Friday, April 25, 2014

Professional sport is often referred to as a young man's game.

It is no place for the oldies, only the younguns. What with the plethora of bumps and bruises only the unwise see this as a place to cruise. For youth abound. If one falls by the wayside another will pop up with all the hurried indiscretion befitting a clan of piranhas.

These youthful Adonis's adorning the arenas of the NBA, sprouting the tentacles of the ambitious, never spy the pitfalls. There is no glass ceiling for this famished armada of glory seekers. Not for them to consider that the sky may fall.

Over thirty - You need not apply, they can do without you. Time for those haggard old bodies to partake in the delights of Satan's retirement village. It's a young man's game where speed mocks, strength imposes and experience is held up to an abundance of escalating derision.

Such is the exuberance of today's youth.

They do not have respect for old fogeys like Tim Duncan. He is thirty-seven. He's old. Somebody forgot to tell the big man that he doesn't belong. To be so bold as to contemplate the possibility of extended success with such old bones; what was he thinking.

No one is sold. Sure he is the proud owner of four championship rings. But he's thirty-seven - He's old. The last of those came his way in 2007. The time has come for this 211cm behemoth to ride off into the sunset. The power forward can no longer dominate the paint. He's thirty-seven. He's running on cold.

Problem is, those insolent youngsters didn't get the message through to Duncan. It seems he really does believe he is still good enough to teach the upstarts a thing or two.

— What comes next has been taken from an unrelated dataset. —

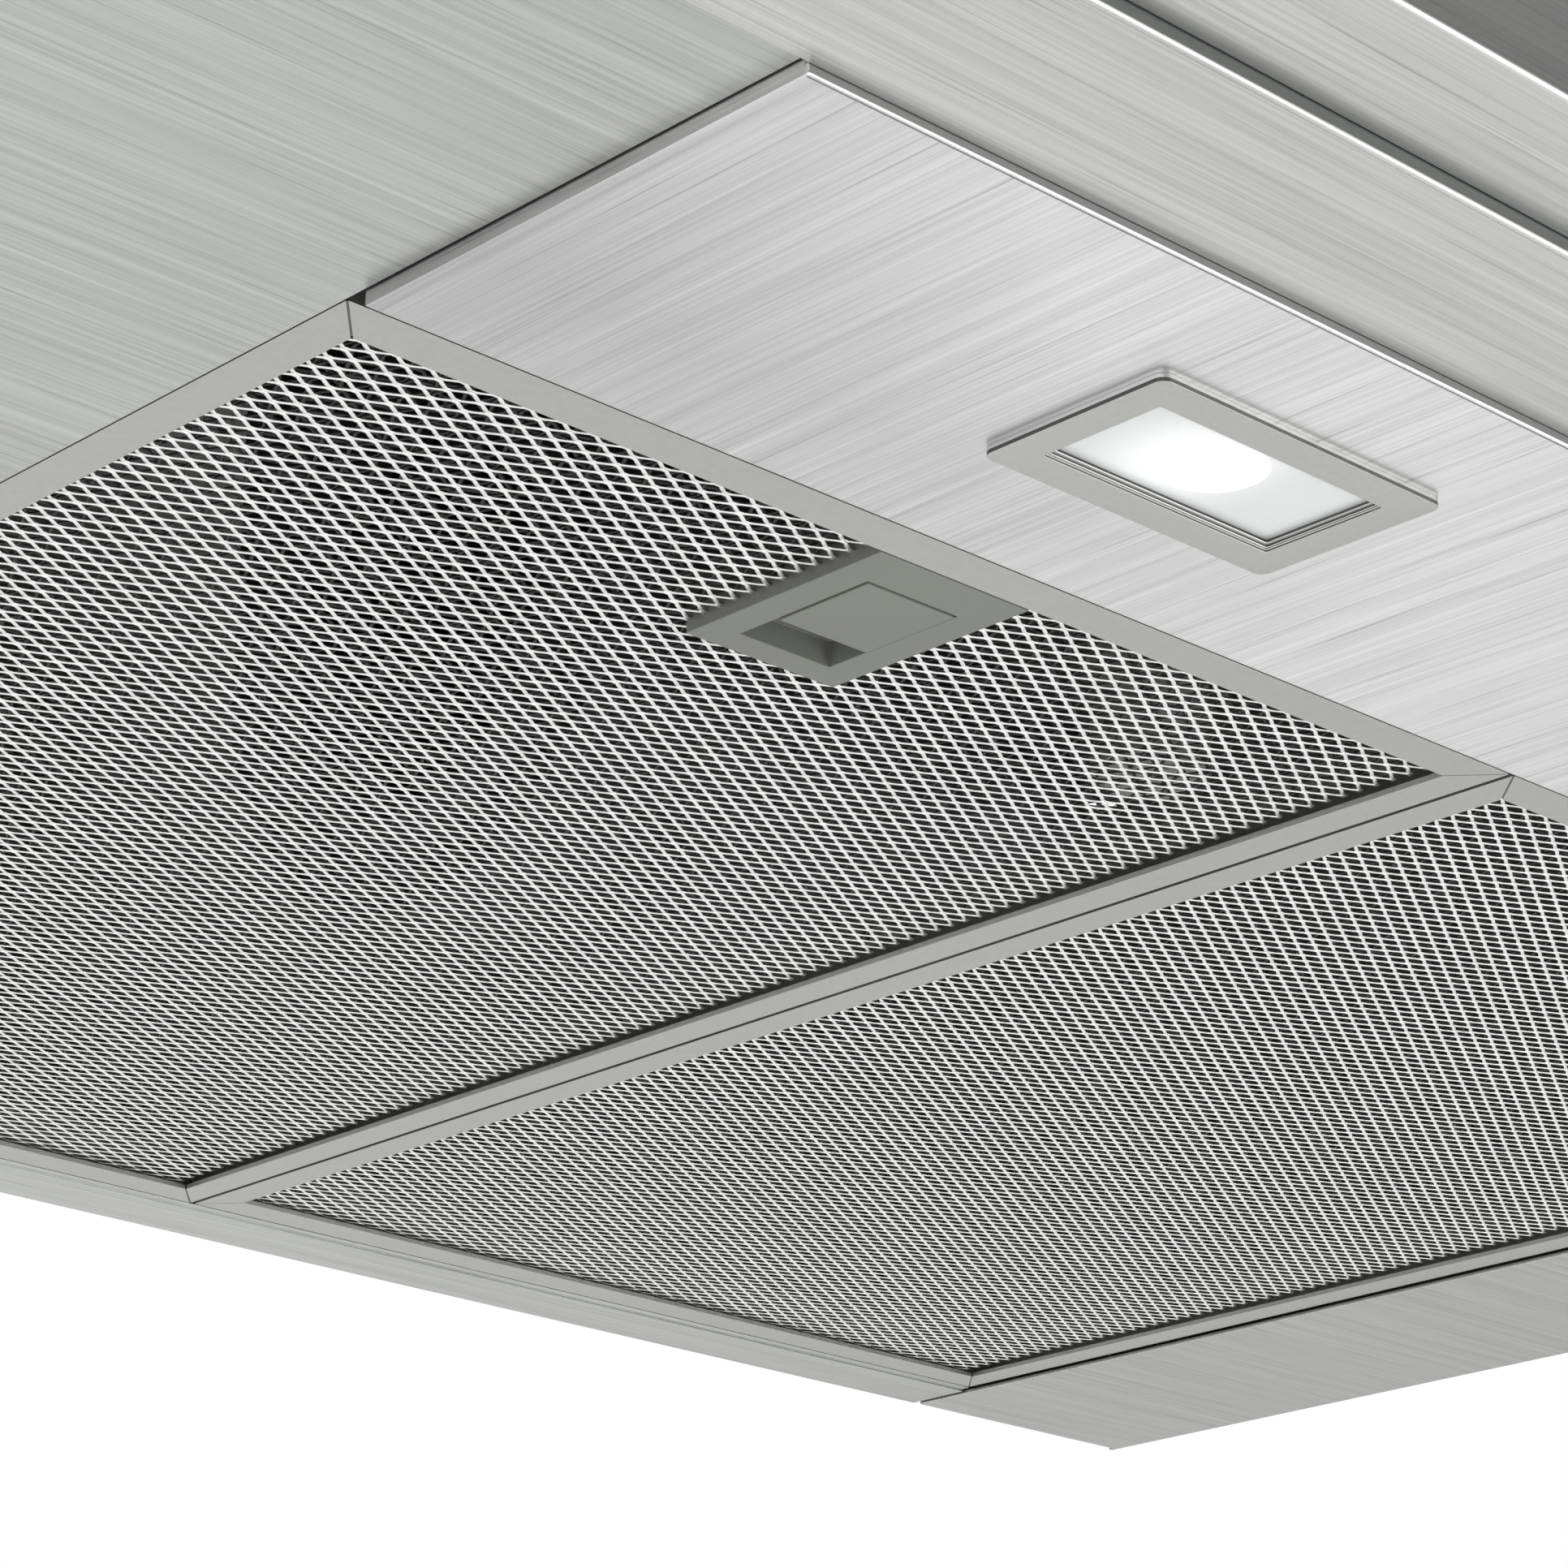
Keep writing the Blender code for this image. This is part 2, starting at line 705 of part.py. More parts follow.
def grease_filter(side, sign):
    x = sign * FILTER_X
    line = hinge_line(f"filter_{side}_hinge", (x, LEDGE_Y, FILTER_Z))
    middle_y = (FILTER_Y + FILTER_REAR) / 2
    half_width = FILTER_WIDTH / 2
    channel = filter_latch(side, x, line)

    ends, sides = (END_LIP, SIDE_LIP), (SIDE_LIP, END_LIP)
    front = mitred_rail(f"filter_{side}_rail_front", FILTER_WIDTH, (x, FILTER_Y), 0, *ends)
    cut(front, block(f"rail_slot_{side}", *channel))
    rear = mitred_rail(f"filter_{side}_rail_rear", FILTER_WIDTH, (x, FILTER_REAR), 180, *ends)
    for end in (-1, 1):
        tab_x = x + end * (half_width - TAB_INSET)
        tab = block(
            f"tab_{side}_{end}",
            (tab_x - TAB_WIDTH / 2, FILTER_REAR - FRAME_WALL / 2, FILTER_Z + SHEET + GAP),
            (tab_x + TAB_WIDTH / 2, FILTER_REAR + TAB_REACH, FILTER_Z + 2 * SHEET + GAP),
        )
        join(rear, tab)
    west_name, east_name = f"filter_{side}_rail_west", f"filter_{side}_rail_east"
    west = mitred_rail(west_name, FILTER_LENGTH, (x - half_width, middle_y), -90, *sides)
    east = mitred_rail(east_name, FILTER_LENGTH, (x + half_width, middle_y), 90, *sides)

    inset = FRAME_WALL + GAP
    latch_rear = FILTER_Y + END_LIP + GAP + LATCH_DEPTH
    layers = []
    mesh_low = FILTER_Z + MESH_RISE
    for name, low, high in (
        ("mesh", mesh_low, mesh_low + MESH_SHEET),
        ("core", mesh_low + MESH_SHEET + GAP, mesh_low + MESH_SHEET + GAP + CORE),
    ):
        layer = block(
            f"filter_{side}_{name}",
            (x - half_width + inset, FILTER_Y + inset, low),
            (x + half_width - inset, FILTER_REAR - inset, high),
            "mesh",
        )
        notch = block(
            f"{name}_notch_{side}",
            (x - LATCH_WIDTH / 2 - GAP, FILTER_Y, low - SHEET),
            (x + LATCH_WIDTH / 2 + GAP, latch_rear + GAP, high + SHEET),
        )
        cut(layer, notch)
        layers.append(layer)
    for piece in (front, rear, west, east, *layers):
        hang(piece, line)


# Lamps


def lamp(side, sign):
    x, y = sign * LAMP_X, LAMP_CENTRE_Y
    face = -HEIGHT - BEZEL_PROUD
    bezel_top = -HEIGHT - GAP
    bezel = plate(
        f"lamp_{side}_bezel",
        rounded(BEZEL_WIDTH, BEZEL_DEPTH, BEZEL_CORNER, (x, y)),
        face,
        bezel_top,
        "bezel",
    )
    lens_low = face + LENS_RECESS
    box_x, box_y = LAMP_BOX_X / 2, LAMP_BOX_Y / 2
    join(
        bezel,
        block(
            f"bezel_collar_{side}",
            (x - box_x, y - box_y, bezel_top - BEZEL_PROUD / 2),
            (x + box_x, y + box_y, lens_low - GAP),
        ),
    )
    corner = BEZEL_CORNER / 3
    opening = rounded(BEZEL_WINDOW_X, BEZEL_WINDOW_Y, corner, (x, y), steps=3)
    throat_x, throat_y = BEZEL_WINDOW_X - 2 * BEZEL_STEP, BEZEL_WINDOW_Y - 2 * BEZEL_STEP
    throat = rounded(throat_x, throat_y, corner, (x, y), steps=3)
    cut(
        bezel,
        plate(f"bezel_window_{side}", opening, face - SHEET, face + BEZEL_STEP_DEPTH),
        plate(f"bezel_throat_{side}", throat, face - SHEET, lens_low + SHEET),
    )

    block(
        f"lamp_{side}_lens",
        (x - LENS_X / 2, y - LENS_Y / 2, lens_low),
        (x + LENS_X / 2, y + LENS_Y / 2, lens_low + LENS),
        "lens",
    )
    box_top = lens_low + LAMP_BOX_HEIGHT
    housing = block(
        f"lamp_{side}_housing", (x - box_x, y - box_y, lens_low), (x + box_x, y + box_y, box_top), "zinc"
    )
    hollow_x, hollow_y = box_x - LAMP_BOX_WALL, box_y - LAMP_BOX_WALL
    cut(
        housing,
        block(
            f"lamp_hollow_{side}",
            (x - hollow_x, y - hollow_y, lens_low - SHEET),
            (x + hollow_x, y + hollow_y, box_top - LAMP_BOX_WALL),
        ),
    )
    source_top = box_top - LAMP_BOX_WALL - GAP
    half = SOURCE_HEIGHT / 2
    turned(
        f"lamp_{side}_source",
        [
            (0.0, half),
            (SOURCE_RADIUS, half),
            (SOURCE_RADIUS, -half / 3),
            (SOURCE_RADIUS * 0.75, -half * 0.8),
            (0.0, -half),
        ],
        (x, y, source_top - half),
        look="lens",
        steps=20,
    )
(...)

Thing is, he is. And he knows it, too.

Too old - Ha.

Here we have the ultimate professional, the calmest of the calm with a demeanour that inhabits the realms of the serene. By no means can he be baited, for it is his fate to sate the weight of patience, handing many a naive foe a loser's lesson on a plate.

The big man has been at this for many a year, now. 1997, rookie of the year - A meteoric rise soaring to join awaiting siblings, a throng of stars among their intake. Some shone brighter, never a dull moment, a sheen to see afar. Perched aloft the melting pot of the heavens this is one of the grandest of stars.

A young buck back then. Take a look at the stats, close on forty minutes per game. For so long, the mightiest of standards. Eighteen years of sterling service to the San Antonio Spurs. A one team man, such loyalty. The likes of which is not seen in the modern day where money is the almighty.

Those forty minutes, though, have dwindled as the years weighed down upon him. Down to thirty now, he is still a starter, such is his importance.

The rebounds, the assists, the steals, the blocks per game, they may have tapered off as the years passed. Such is life. But that experience comes to bear come time for the playoffs.

That is the time there is more to winning than just stats. Sure, rebounds and assists and steals and blocks, they're all important. But this is Finals, where the all important mind matters. Where learning to control one's nerves is paramount. Where self-belief is vital: Knowing one can compete at a heightened level, having done so for eighteen years.

And that is where Duncan has it over all those supposed young guns. All those years honing his craft, he knows what the young will one day hopefully garner. The nuances of the game, his is the flame that rises to the heights that put the young to shame.

Those heights, that experience, the worldliness, call it what you will, it is him against the youth of today.

For this is one clan of piranhas that have remained stripped of sustenance.